Mortes banais

Morte! Pense um assunto complicado de se falar. Ainda mais agora que a pandemia mata aos milhares. É comum, mas não tem jeito de se acostumar com ela. Qualquer que seja a religião que se abrace, por maior que seja a convicção que se tenha na vida eterna, a partida de alguém próximo é sempre difícil de ser absorvida. A pessoa pode ter cem anos, estar inválida em cima de uma cama, sofrendo com as escaras, dependendo de alguém para tudo, que mesmo assim aqueles que gostam dela querem tê-la por mais tempo. Alguns, para consolar, tentam até ser racionais, e falam do alívio do seu sofrimento ou até lembram que a pessoa cumpriu o seu ciclo de vida, criando os filhos e vendo netos e bisnetos à sua volta. Mas isso fica só na conversa. O que se queria mesmo era a pessoa por perto. De certa forma, pela ordem natural das coisas, essa é uma dor esperada.

Do lado oposto, quando a vida que se vai é de uma pessoa jovem, a perda é amplificada. Infelizmente as drogas têm sido hoje responsáveis por um sem número de casos de morte de moços, algumas delas destacadas nas primeiras páginas, e que “chega estampado, manchete, retrato com venda nos olhos, legenda e as iniciais”, do jeito que cantou o poeta em sua crônica musical.

Mas há também as “mortes bestas” (se é que se pode chamar assim). Refiro-me aqui ao falecimento de uma jovem de 21 anos, algum tempo atrás, em João Pessoa, mas que poderia ter sido em qualquer lugar. Os jornais até mostraram a sua foto. Por trás da beleza ali estampada, fiquei imaginando os seus sonhos e os de sua família para ela, e que de repente foram todos perdidos. É claro que uma fatalidade pode acontecer com qualquer um de nós. Mas pelo que li e vi nas emissoras de TV, relatadas por uma pessoa da família, essa morte estúpida está mais para caso de polícia do que para fatalidade. Vejamos: A jovem sofreu um acidente automobilístico, ficou presa nas ferragens, apresentando pequenas escoriações. Aparentemente, nada de mais grave. Tanto é que foi atendida no hospital para onde são levadas essas vítimas, sendo logo em seguida liberada. Em casa continuou sentindo dores e foi encaminhada a outro hospital. Lá o diagnóstico não foi muito diferente: as dores, “com certeza”, eram consequência do impacto provocado pelo acidente. Volta para casa e as dores permanecem. Novo atendimento médico. Aí descobrem que ela havia sofrido fratura em cinco costelas, com perfuração de órgãos. Devolvida ao primeiro hospital que lhe prestara socorro, morreu a caminho.

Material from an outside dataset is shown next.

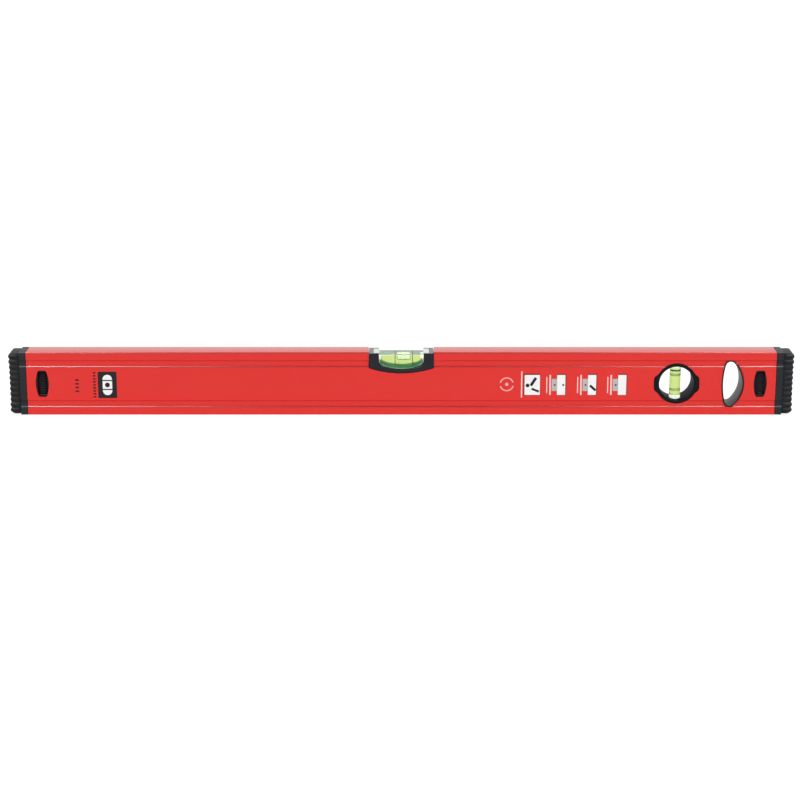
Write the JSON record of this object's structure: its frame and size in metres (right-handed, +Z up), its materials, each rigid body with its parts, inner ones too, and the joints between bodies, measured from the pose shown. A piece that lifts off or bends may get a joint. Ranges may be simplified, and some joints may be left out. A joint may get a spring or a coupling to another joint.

Conversei com alguns médicos sobre esses atendimentos de urgência. Parece ser procedimento padrão para quem sofreu um acidente com impacto, tirar no mínimo um raio X para verificar se houve algum tipo de fratura. O que não invalida o exame físico, que todo acadêmico de medicina, em seus anos iniciais, já aprende sobre a sua importância.

Mal comparando é um procedimento parecido ao que fazem as pessoas comuns quando compram frutas e legumes para saber se estão próprias para o consumo. Tocam, amassam, cheiram, para só levar o melhor. Se esse cuidado é requerido quando se faz uma simples compra de frutas, imagine ao se tratar de uma pessoa que sofreu um acidente grave. Para o bem do paciente e da credibilidade da classe médica, é preciso estar mais atento a esses costumes, uma vez que o descuido de um repercute em todos. Não custa reforçar o procedimento. A vida do paciente agradece.